### OBJECTIVE
Write each line out exactly, leaving none out.

### COLLECTED DATA
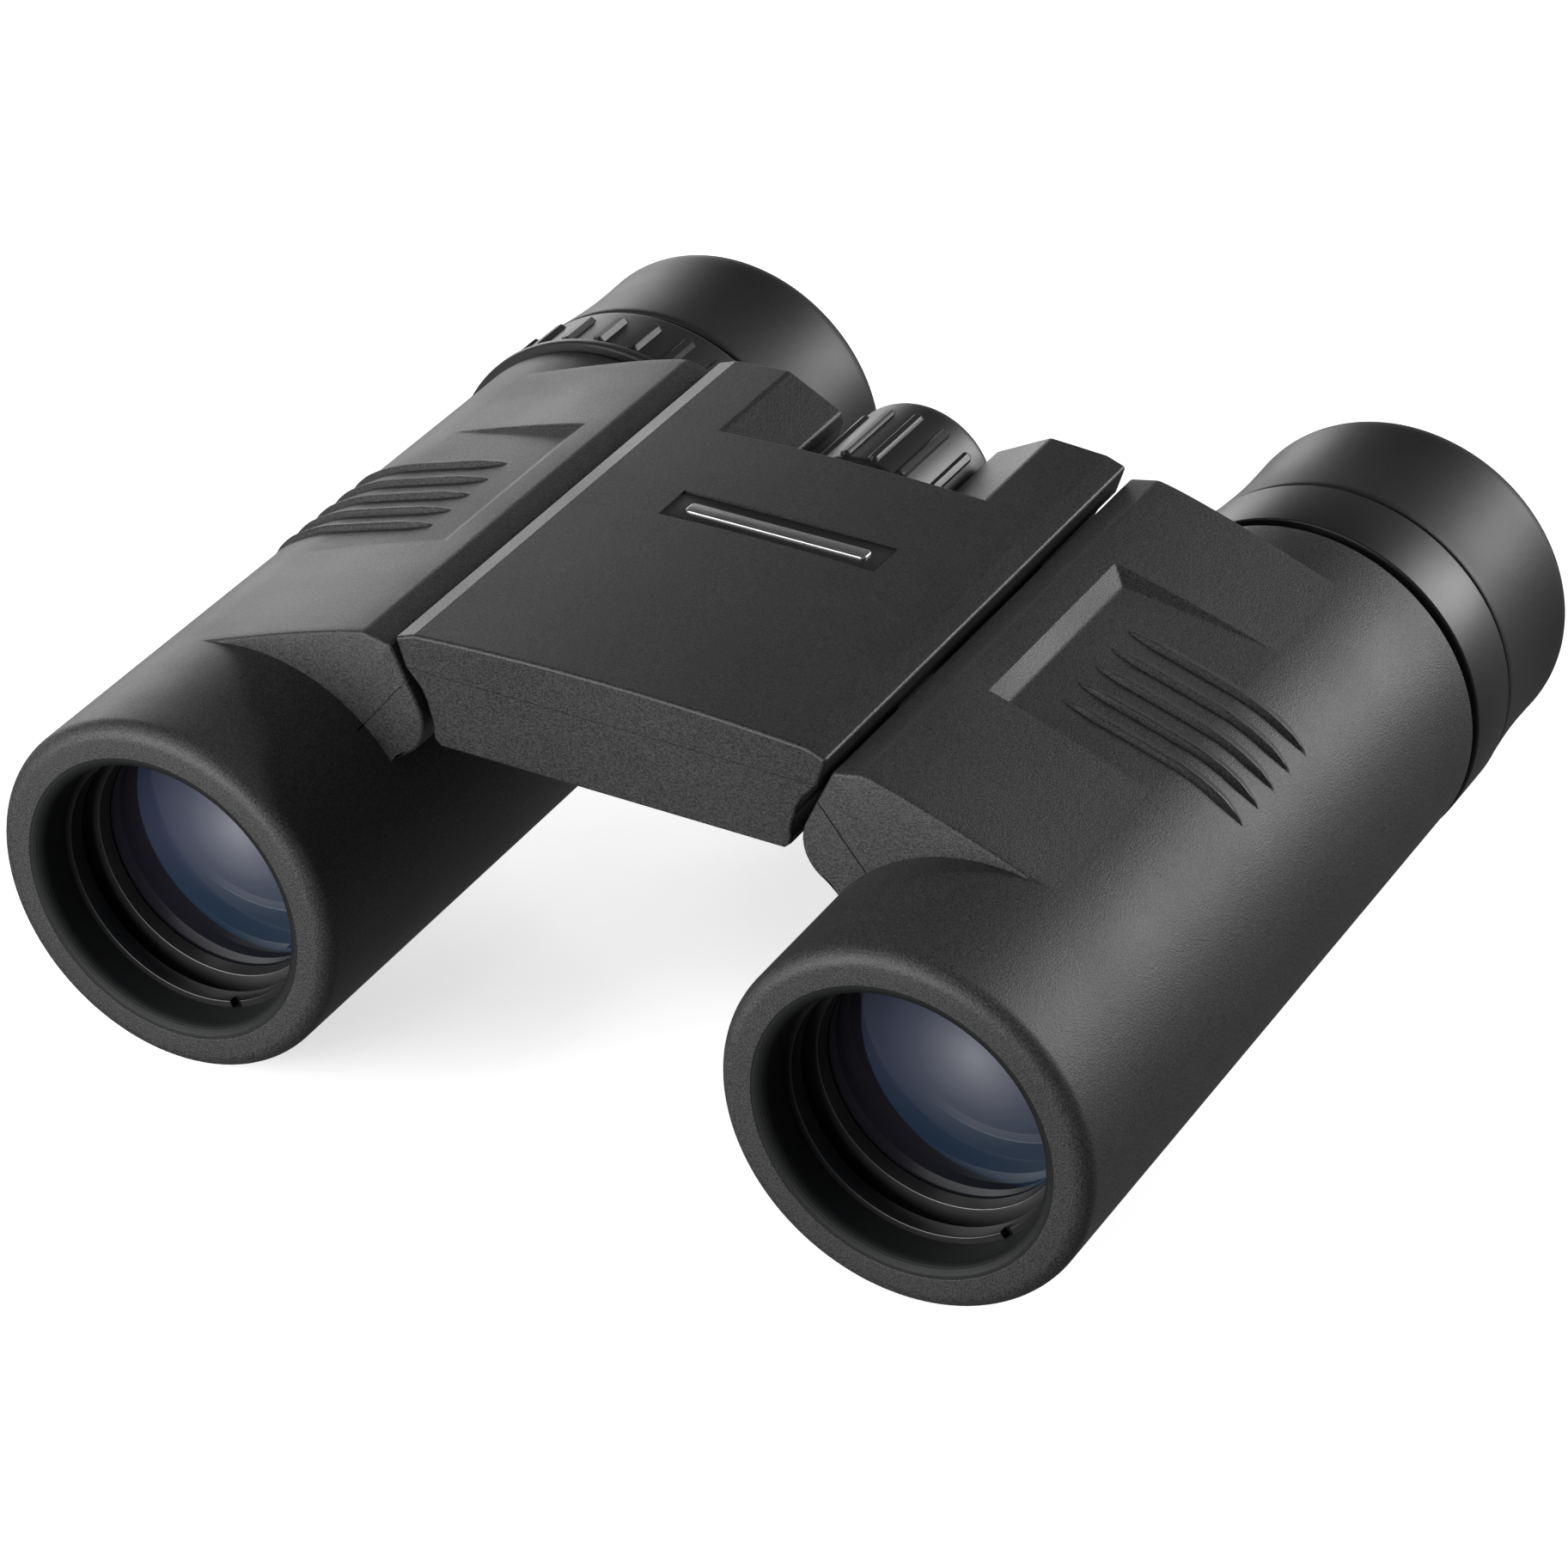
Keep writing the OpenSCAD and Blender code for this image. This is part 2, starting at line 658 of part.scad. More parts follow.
module diopter_ring() {
  body_r = 17.5;
  color("#1c1c1d") on_side(right) difference() {
    union() {
      rod(barrel_x, 0, flange_r, 78.2, 79.4);
      rod(barrel_x, 0, body_r, 78.2, collar_end);
      for (i = [0 : diopter_ribs - 1]) translate([barrel_x, 0, 0])
        rotate([0, 360 / diopter_ribs * i, 0])
          translate([-0.55, 79.4, body_r - 0.5]) cube([1.1, 5.8, 1.25]);
    }
    rod(barrel_x, 0, ocular_r + running, 77, collar_end + cut);
    // groove of the drive pin
    tube(barrel_x, 0, 16.5, 10, drive_pin_y - pin_slot, drive_pin_y + pin_slot);
  }
}

// Places the three keys that carry the eyecup.
module at_keys() {
  for (a = [30, 150, 270]) translate([barrel_x, 0, 0]) rotate([0, a, 0]) children();
}

// Guide ring that turns on the ocular housing.
module eyecup_guide(side) {
  color("#2b2b2d") on_side(side) difference() {
    union() {
      rod(barrel_x, 0, guide_r, 88.2, 98);
      at_keys() translate([-1, 89, guide_r - 0.4]) cube([2, 8.5, 0.85]);
    }
    rod(barrel_x, 0, neck_r + running, 88, 99);
  }
}

module eyecup_sleeve(side) {
  color("#232324") on_side(side) difference() {
    rod(barrel_x, 0, sleeve_r, 88.3, 101);
    rod(barrel_x, 0, guide_r + running, 88, 101 + cut);
    at_keys() translate([-1.1, 80, guide_r - 0.4]) cube([2.2, 19.5, 0.98]);
  }
}

// Soft rubber cup with a rounded rear rim.
module eyecup(side) {
  lip = 2.6;
  inner_lip = 0.8;
  waist = 0.25;
  taper = 0.4;
  rear_r = eyecup_r - taper;
  steps = 6;
  color("#1e1e1f") on_side(side) turned(barrel_x, 0) polygon(concat(
    [[sleeve_r, eyecup_y], [eyecup_r - 0.3, eyecup_y]],
    [for (i = [0 : steps]) let (u = i / steps)
      [eyecup_r - taper * u - waist * sin(180 * u), mix(eyecup_y + 0.3, total_length - lip, u)]],
    [for (a = [15 : 15 : 90]) [rear_r - lip + lip * cos(a), total_length - lip + lip * sin(a)]],
    [for (a = [0 : 30 : 90])
      [eyecup_bore_r + 1.4 - inner_lip * sin(a), total_length - inner_lip + inner_lip * cos(a)]],
    [[eyecup_bore_r, 101], [sleeve_r, 101]]
  ));
}

bridge_base();
bridge_cover();
name_plate();
bridge_screws();
hinge_pins();
hinge_washers();
guide_rods();
focus_bush();
focus_screw();
screw_clip();
focus_hub();
focus_grip();
focus_cap();
focus_carriage();
focus_nut();
push_rods();
barrel_tube(left, left_armour_end);  // left_tube
barrel_armour(left, left_armour_end);  // left_armour
objective_ring(left);  // left_objective_ring
objective_cell(left);  // left_objective_cell
objective_lens(left);  // left_objective_lens
lens_ring(left);  // left_lens_ring
prism_cage(left);  // left_prism_cage
roof_prism(left);  // left_roof_prism
penta_prism(left);  // left_penta_prism
ocular_housing(left, left_armour_end);  // left_ocular_housing
ocular_cell(left);  // left_ocular_cell
ocular_lenses(left);  // left_ocular_lenses
collar();  // left_collar
eyecup_guide(left);  // left_eyecup_guide
eyecup_sleeve(left);  // left_eyecup_sleeve
eyecup(left);  // left_eyecup
barrel_tube(right, right_armour_end);  // right_tube
barrel_armour(right, right_armour_end);  // right_armour
objective_ring(right);  // right_objective_ring
objective_cell(right);  // right_objective_cell
objective_lens(right);  // right_objective_lens
lens_ring(right);  // right_lens_ring
prism_cage(right);  // right_prism_cage
roof_prism(right);  // right_roof_prism
penta_prism(right);  // right_penta_prism
ocular_housing(right, right_armour_end);  // right_ocular_housing
ocular_cell(right);  // right_ocular_cell
ocular_lenses(right);  // right_ocular_lenses
diopter_ring();  // right_diopter_ring
eyecup_guide(right);  // right_eyecup_guide
eyecup_sleeve(right);  // right_eyecup_sleeve
eyecup(right);  // right_eyecup
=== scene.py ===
"""Compact folding binoculars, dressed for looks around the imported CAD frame."""

import json
import math

import bmesh
import bpy
import numpy as np
from mathutils import Matrix, Vector

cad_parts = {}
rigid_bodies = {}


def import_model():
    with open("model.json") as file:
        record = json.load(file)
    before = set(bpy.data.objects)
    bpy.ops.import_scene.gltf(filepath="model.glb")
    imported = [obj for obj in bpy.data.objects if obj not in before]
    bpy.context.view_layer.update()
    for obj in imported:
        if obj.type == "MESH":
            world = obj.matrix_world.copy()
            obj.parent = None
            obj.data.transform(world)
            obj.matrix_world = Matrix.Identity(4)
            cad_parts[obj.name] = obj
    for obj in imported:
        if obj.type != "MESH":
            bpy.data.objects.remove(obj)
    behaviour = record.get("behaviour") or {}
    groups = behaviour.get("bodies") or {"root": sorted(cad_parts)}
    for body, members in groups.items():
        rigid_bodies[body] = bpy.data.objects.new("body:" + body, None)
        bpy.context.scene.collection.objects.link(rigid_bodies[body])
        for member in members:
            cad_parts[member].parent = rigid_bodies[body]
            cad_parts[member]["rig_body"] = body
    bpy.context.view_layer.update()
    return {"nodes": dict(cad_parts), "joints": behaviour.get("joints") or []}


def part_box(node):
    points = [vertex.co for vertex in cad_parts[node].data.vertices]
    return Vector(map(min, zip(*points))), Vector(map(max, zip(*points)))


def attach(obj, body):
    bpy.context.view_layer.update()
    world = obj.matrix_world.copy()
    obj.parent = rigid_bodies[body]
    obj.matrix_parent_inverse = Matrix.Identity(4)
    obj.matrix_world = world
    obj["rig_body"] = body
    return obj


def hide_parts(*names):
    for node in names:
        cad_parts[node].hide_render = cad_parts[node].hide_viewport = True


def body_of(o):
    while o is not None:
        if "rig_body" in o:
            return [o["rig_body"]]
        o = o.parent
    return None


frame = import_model()
NODES = frame["nodes"]
MM = 0.001
TURN = 2 * math.pi

# Measures are in millimetres, in the CAD's drawing frame: y = 0 at the objective rims and
# z = 0 on the barrel axes. ORIGIN is that frame's origin in the row frame, in metres.
collar_low, collar_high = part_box("left_collar")
ORIGIN = Vector((0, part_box("left_armour")[0].y, (collar_low.z + collar_high.z) / 2))


def drawn(node):
    """A CAD node's lowest and highest corner in the drawing frame, in mm."""
    return [np.array((corner - ORIGIN) / MM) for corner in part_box(node)]


def joint_place(name):
    """A joint's position in the drawing frame, in mm."""
    j = next(j for j in frame["joints"] if j["name"] == name)
    return np.array((Vector(j["pos_m"]) - ORIGIN) / MM)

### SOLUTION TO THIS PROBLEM
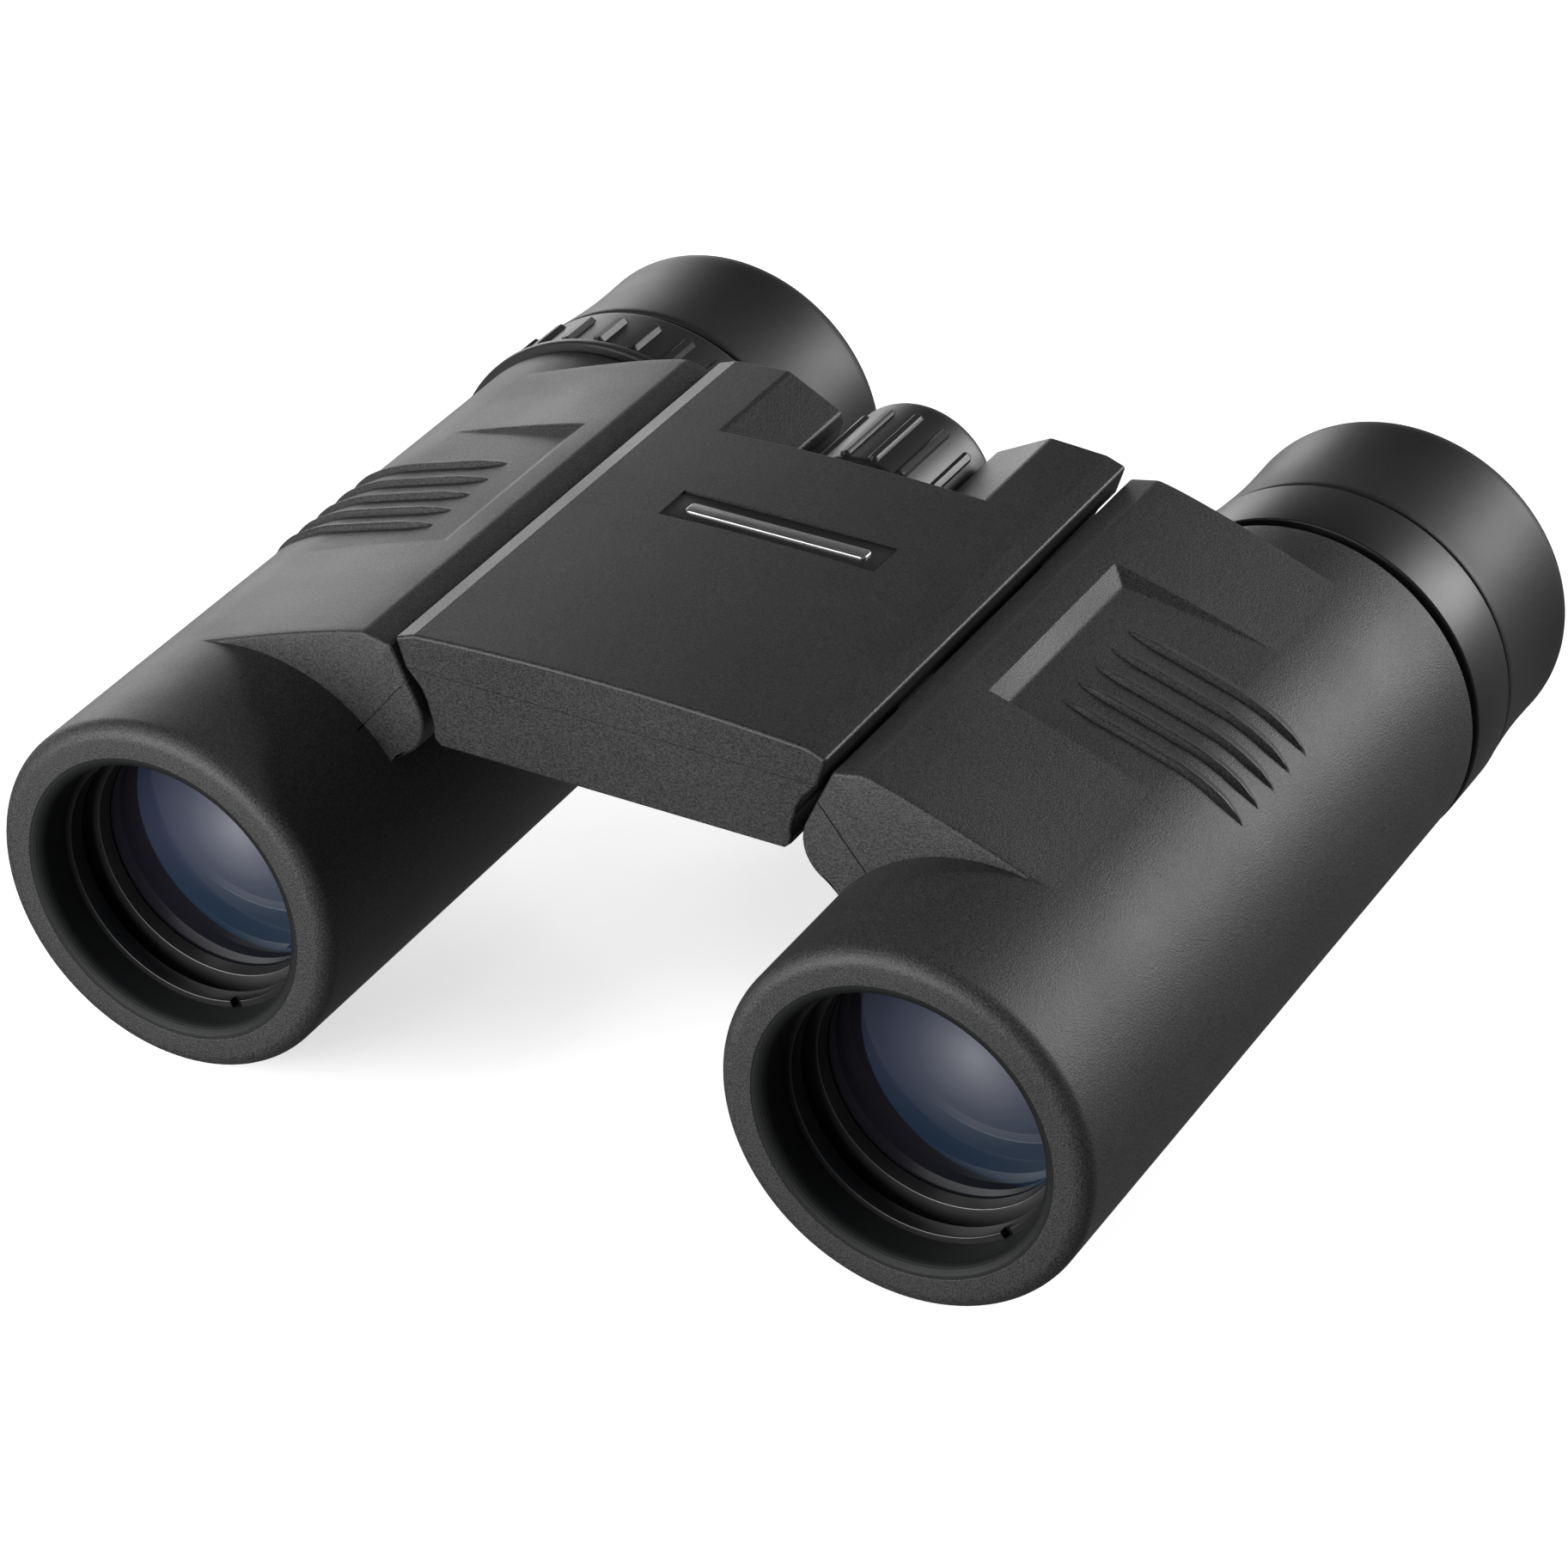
Keep writing the OpenSCAD and Blender code for this image. This is part 2, starting at line 658 of part.scad. More parts follow.
module diopter_ring() {
  body_r = 17.5;
  color("#1c1c1d") on_side(right) difference() {
    union() {
      rod(barrel_x, 0, flange_r, 78.2, 79.4);
      rod(barrel_x, 0, body_r, 78.2, collar_end);
      for (i = [0 : diopter_ribs - 1]) translate([barrel_x, 0, 0])
        rotate([0, 360 / diopter_ribs * i, 0])
          translate([-0.55, 79.4, body_r - 0.5]) cube([1.1, 5.8, 1.25]);
    }
    rod(barrel_x, 0, ocular_r + running, 77, collar_end + cut);
    // groove of the drive pin
    tube(barrel_x, 0, 16.5, 10, drive_pin_y - pin_slot, drive_pin_y + pin_slot);
  }
}

// Places the three keys that carry the eyecup.
module at_keys() {
  for (a = [30, 150, 270]) translate([barrel_x, 0, 0]) rotate([0, a, 0]) children();
}

// Guide ring that turns on the ocular housing.
module eyecup_guide(side) {
  color("#2b2b2d") on_side(side) difference() {
    union() {
      rod(barrel_x, 0, guide_r, 88.2, 98);
      at_keys() translate([-1, 89, guide_r - 0.4]) cube([2, 8.5, 0.85]);
    }
    rod(barrel_x, 0, neck_r + running, 88, 99);
  }
}

module eyecup_sleeve(side) {
  color("#232324") on_side(side) difference() {
    rod(barrel_x, 0, sleeve_r, 88.3, 101);
    rod(barrel_x, 0, guide_r + running, 88, 101 + cut);
    at_keys() translate([-1.1, 80, guide_r - 0.4]) cube([2.2, 19.5, 0.98]);
  }
}

// Soft rubber cup with a rounded rear rim.
module eyecup(side) {
  lip = 2.6;
  inner_lip = 0.8;
  waist = 0.25;
  taper = 0.4;
  rear_r = eyecup_r - taper;
  steps = 6;
  color("#1e1e1f") on_side(side) turned(barrel_x, 0) polygon(concat(
    [[sleeve_r, eyecup_y], [eyecup_r - 0.3, eyecup_y]],
    [for (i = [0 : steps]) let (u = i / steps)
      [eyecup_r - taper * u - waist * sin(180 * u), mix(eyecup_y + 0.3, total_length - lip, u)]],
    [for (a = [15 : 15 : 90]) [rear_r - lip + lip * cos(a), total_length - lip + lip * sin(a)]],
    [for (a = [0 : 30 : 90])
      [eyecup_bore_r + 1.4 - inner_lip * sin(a), total_length - inner_lip + inner_lip * cos(a)]],
    [[eyecup_bore_r, 101], [sleeve_r, 101]]
  ));
}

bridge_base();
bridge_cover();
name_plate();
bridge_screws();
hinge_pins();
hinge_washers();
guide_rods();
focus_bush();
focus_screw();
screw_clip();
focus_hub();
focus_grip();
focus_cap();
focus_carriage();
focus_nut();
push_rods();
barrel_tube(left, left_armour_end);  // left_tube
barrel_armour(left, left_armour_end);  // left_armour
objective_ring(left);  // left_objective_ring
objective_cell(left);  // left_objective_cell
objective_lens(left);  // left_objective_lens
lens_ring(left);  // left_lens_ring
prism_cage(left);  // left_prism_cage
roof_prism(left);  // left_roof_prism
penta_prism(left);  // left_penta_prism
ocular_housing(left, left_armour_end);  // left_ocular_housing
ocular_cell(left);  // left_ocular_cell
ocular_lenses(left);  // left_ocular_lenses
collar();  // left_collar
eyecup_guide(left);  // left_eyecup_guide
eyecup_sleeve(left);  // left_eyecup_sleeve
eyecup(left);  // left_eyecup
barrel_tube(right, right_armour_end);  // right_tube
barrel_armour(right, right_armour_end);  // right_armour
objective_ring(right);  // right_objective_ring
objective_cell(right);  // right_objective_cell
objective_lens(right);  // right_objective_lens
lens_ring(right);  // right_lens_ring
prism_cage(right);  // right_prism_cage
roof_prism(right);  // right_roof_prism
penta_prism(right);  // right_penta_prism
ocular_housing(right, right_armour_end);  // right_ocular_housing
ocular_cell(right);  // right_ocular_cell
ocular_lenses(right);  // right_ocular_lenses
diopter_ring();  // right_diopter_ring
eyecup_guide(right);  // right_eyecup_guide
eyecup_sleeve(right);  // right_eyecup_sleeve
eyecup(right);  // right_eyecup
=== scene.py ===
"""Compact folding binoculars, dressed for looks around the imported CAD frame."""

import json
import math

import bmesh
import bpy
import numpy as np
from mathutils import Matrix, Vector

cad_parts = {}
rigid_bodies = {}


def import_model():
    with open("model.json") as file:
        record = json.load(file)
    before = set(bpy.data.objects)
    bpy.ops.import_scene.gltf(filepath="model.glb")
    imported = [obj for obj in bpy.data.objects if obj not in before]
    bpy.context.view_layer.update()
    for obj in imported:
        if obj.type == "MESH":
            world = obj.matrix_world.copy()
            obj.parent = None
            obj.data.transform(world)
            obj.matrix_world = Matrix.Identity(4)
            cad_parts[obj.name] = obj
    for obj in imported:
        if obj.type != "MESH":
            bpy.data.objects.remove(obj)
    behaviour = record.get("behaviour") or {}
    groups = behaviour.get("bodies") or {"root": sorted(cad_parts)}
    for body, members in groups.items():
        rigid_bodies[body] = bpy.data.objects.new("body:" + body, None)
        bpy.context.scene.collection.objects.link(rigid_bodies[body])
        for member in members:
            cad_parts[member].parent = rigid_bodies[body]
            cad_parts[member]["rig_body"] = body
    bpy.context.view_layer.update()
    return {"nodes": dict(cad_parts), "joints": behaviour.get("joints") or []}


def part_box(node):
    points = [vertex.co for vertex in cad_parts[node].data.vertices]
    return Vector(map(min, zip(*points))), Vector(map(max, zip(*points)))


def attach(obj, body):
    bpy.context.view_layer.update()
    world = obj.matrix_world.copy()
    obj.parent = rigid_bodies[body]
    obj.matrix_parent_inverse = Matrix.Identity(4)
    obj.matrix_world = world
    obj["rig_body"] = body
    return obj


def hide_parts(*names):
    for node in names:
        cad_parts[node].hide_render = cad_parts[node].hide_viewport = True


def body_of(o):
    while o is not None:
        if "rig_body" in o:
            return [o["rig_body"]]
        o = o.parent
    return None


frame = import_model()
NODES = frame["nodes"]
MM = 0.001
TURN = 2 * math.pi

# Measures are in millimetres, in the CAD's drawing frame: y = 0 at the objective rims and
# z = 0 on the barrel axes. ORIGIN is that frame's origin in the row frame, in metres.
collar_low, collar_high = part_box("left_collar")
ORIGIN = Vector((0, part_box("left_armour")[0].y, (collar_low.z + collar_high.z) / 2))


def drawn(node):
    """A CAD node's lowest and highest corner in the drawing frame, in mm."""
    return [np.array((corner - ORIGIN) / MM) for corner in part_box(node)]


def joint_place(name):
    """A joint's position in the drawing frame, in mm."""
    j = next(j for j in frame["joints"] if j["name"] == name)
    return np.array((Vector(j["pos_m"]) - ORIGIN) / MM)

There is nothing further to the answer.